Our network analysis showed that the E2 ubiquitin-conjugating enzyme, UBE2C, was part of the most significantly activated gene interaction network. UBE2C up-regulation and marked nuclear expression is associated with esophageal adenocarcinoma progression (41). More recently, UBE2C was shown to be crucial for activation of the anaphase promoting complex for subsequent ubiquitination and deactivation of spindle checkpoint substrates (42, 43). Despite intriguing observations that UBE2C mRNA levels were higher in a variety of primary tumors compared with corresponding normal tissues (44), its expression in premalignant stages nor its potential as a prognostic marker for lung cancer has been investigated. We have shown that UBE2C protein expression is up-regulated in preneoplastic lung lesions and NSCLC samples, its expression was significantly associated with smoking status and that stage I NSCLC patients who expressed nuclear UBE2C exhibited significantly poorer survival than patients who did not express it.

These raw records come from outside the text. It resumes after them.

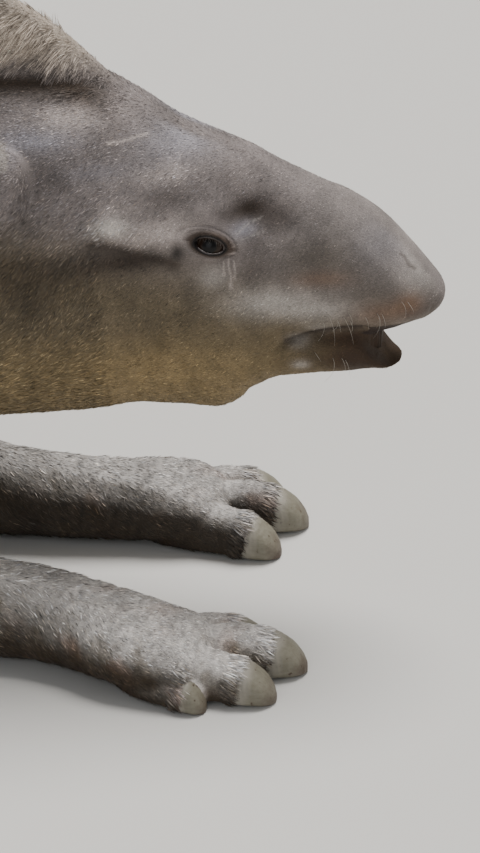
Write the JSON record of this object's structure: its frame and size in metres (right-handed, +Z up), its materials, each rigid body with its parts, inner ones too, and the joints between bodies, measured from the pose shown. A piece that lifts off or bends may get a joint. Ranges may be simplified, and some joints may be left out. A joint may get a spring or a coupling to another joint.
{
  "type": "lowland tapir",
  "caption": "Life-size lowland tapir lying on its belly, forelegs stretched forward, head held level above them and mouth slightly open.",
  "frame": {"origin": "on the floor, under the middle of the animal's bounding box", "axes": "+X from rump to snout, +Y to the animal's left, +Z up"},
  "size_m": [1.8248, 0.6692, 0.5825],
  "materials": {
    "coat": "short matt hair, brown-grey above, tan on cheek and throat, pale grey on the lower legs",
    "hoof": "dull pale horn",
    "eye": "wet, dark brown"
  },
  "bodies": {
    "root": {"torso": "coat", "neck": "coat", "head": "coat", "tail": "coat", "ear_right": "coat", "eye_right": "eye", "upper_foreleg_right": "coat", "lower_foreleg_right": "coat", "thigh_right": "coat", "shank_right": "coat", "hind_foot_right": "coat", "fore_hoof_right_1": "hoof", "fore_hoof_right_2": "hoof", "fore_hoof_right_3": "hoof", "fore_hoof_right_4": "hoof", "hind_hoof_right_1": "hoof", "hind_hoof_right_2": "hoof", "hind_hoof_right_3": "hoof", "ear_left": "coat", "eye_left": "eye", "upper_foreleg_left": "coat", "lower_foreleg_left": "coat", "thigh_left": "coat", "shank_left": "coat", "hind_foot_left": "coat", "fore_hoof_left_1": "hoof", "fore_hoof_left_2": "hoof", "fore_hoof_left_3": "hoof", "fore_hoof_left_4": "hoof", "hind_hoof_left_1": "hoof", "hind_hoof_left_2": "hoof", "hind_hoof_left_3": "hoof"}
  },
  "joints": []
}
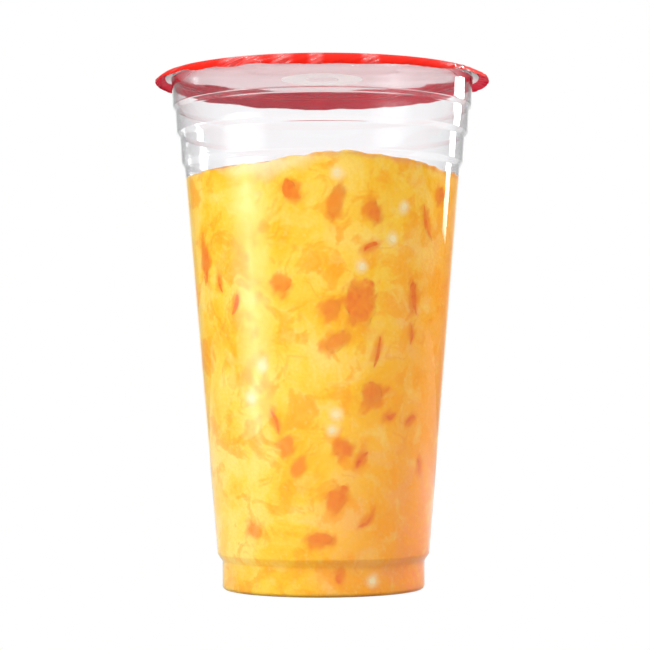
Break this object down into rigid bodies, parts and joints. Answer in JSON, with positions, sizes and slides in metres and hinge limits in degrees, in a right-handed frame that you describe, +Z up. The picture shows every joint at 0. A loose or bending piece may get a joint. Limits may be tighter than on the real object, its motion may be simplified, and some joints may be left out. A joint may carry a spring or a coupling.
{
  "type": "sealed slush drink cup",
  "caption": "Clear tapered take-away cup with stepped collars and a stacking foot, filled with mango slush and fruit pieces, its rim closed by a peelable red sealing film.",
  "frame": {"origin": "centre of the foot's bottom plane, on the cup's axis", "axes": "+Z up along the cup's axis, -Y the front that is seen, +X to the right of it"},
  "size_m": [0.101, 0.0984, 0.1542],
  "materials": {
    "cup": "clear, glossy injection-moulded polypropylene",
    "film": "glossy printed lidding film, red above, pale inside",
    "slush": "frosty, translucent, fine-grained ice in fruit syrup",
    "fruit_lump": "wet, soft fruit",
    "fruit_shred": "wet, fibrous fruit",
    "ice": "translucent frosty ice"
  },
  "bodies": {
    "cup": {"cup": "cup", "slush": "slush", "ice_grain_01": "ice", "ice_grain_02": "ice", "ice_grain_03": "ice", "ice_grain_04": "ice", "ice_grain_05": "ice", "ice_grain_06": "ice", "ice_grain_07": "ice", "ice_grain_08": "ice", "ice_grain_09": "ice", "mango_lump_01": "fruit_lump", "mango_lump_02": "fruit_lump", "mango_lump_03": "fruit_lump", "mango_lump_04": "fruit_lump", "mango_lump_05": "fruit_lump", "mango_lump_06": "fruit_lump", "mango_lump_07": "fruit_lump", "mango_lump_08": "fruit_lump", "mango_lump_09": "fruit_lump", "mango_lump_10": "fruit_lump", "mango_lump_11": "fruit_lump", "mango_lump_12": "fruit_lump", "mango_lump_13": "fruit_lump", "mango_lump_14": "fruit_lump", "mango_lump_15": "fruit_lump", "mango_lump_16": "fruit_lump", "mango_lump_17": "fruit_lump", "mango_lump_18": "fruit_lump", "mango_lump_19": "fruit_lump", "mango_lump_20": "fruit_lump", "mango_lump_21": "fruit_lump", "mango_shred_01": "fruit_shred", "mango_shred_02": "fruit_shred", "mango_shred_03": "fruit_shred", "mango_shred_04": "fruit_shred", "mango_shred_05": "fruit_shred", "mango_shred_06": "fruit_shred", "mango_shred_07": "fruit_shred", "mango_shred_08": "fruit_shred", "mango_shred_09": "fruit_shred", "mango_shred_10": "fruit_shred", "mango_shred_11": "fruit_shred", "mango_shred_12": "fruit_shred", "mango_shred_13": "fruit_shred", "mango_shred_14": "fruit_shred", "mango_shred_15": "fruit_shred", "mango_shred_16": "fruit_shred", "mango_shred_17": "fruit_shred"},
    "film": {"seal_film": "film"}
  },
  "joints": [
    {"name": "film_peel", "type": "hinge", "parent": "cup", "child": "film", "pos_m": [0, 0.04915, 0.15105], "axis": [-1, 0, 0], "range_deg": [0, 150]}
  ]
}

It is possible that NSCLC patients with higher UBE2C expression are more resistant to Taxol-based chemotherapies because cells overexpressing UBE2C exhibit compromised mitotic arrest induced by the microtubule disrupting and spindle checkpoint activating Taxol (42).
In conclusion, our study using the human in vitro lung carcinogenesis model identified novel gene signatures that are effective in the prognostic evaluation of lung cancers. Moreover, we unravel a potential novel role for UBE2C expression in NSCLC pathogenesis and prognosis.
Disclosure of Potential Conflicts of Interest
No potential conflicts of interest were disclosed.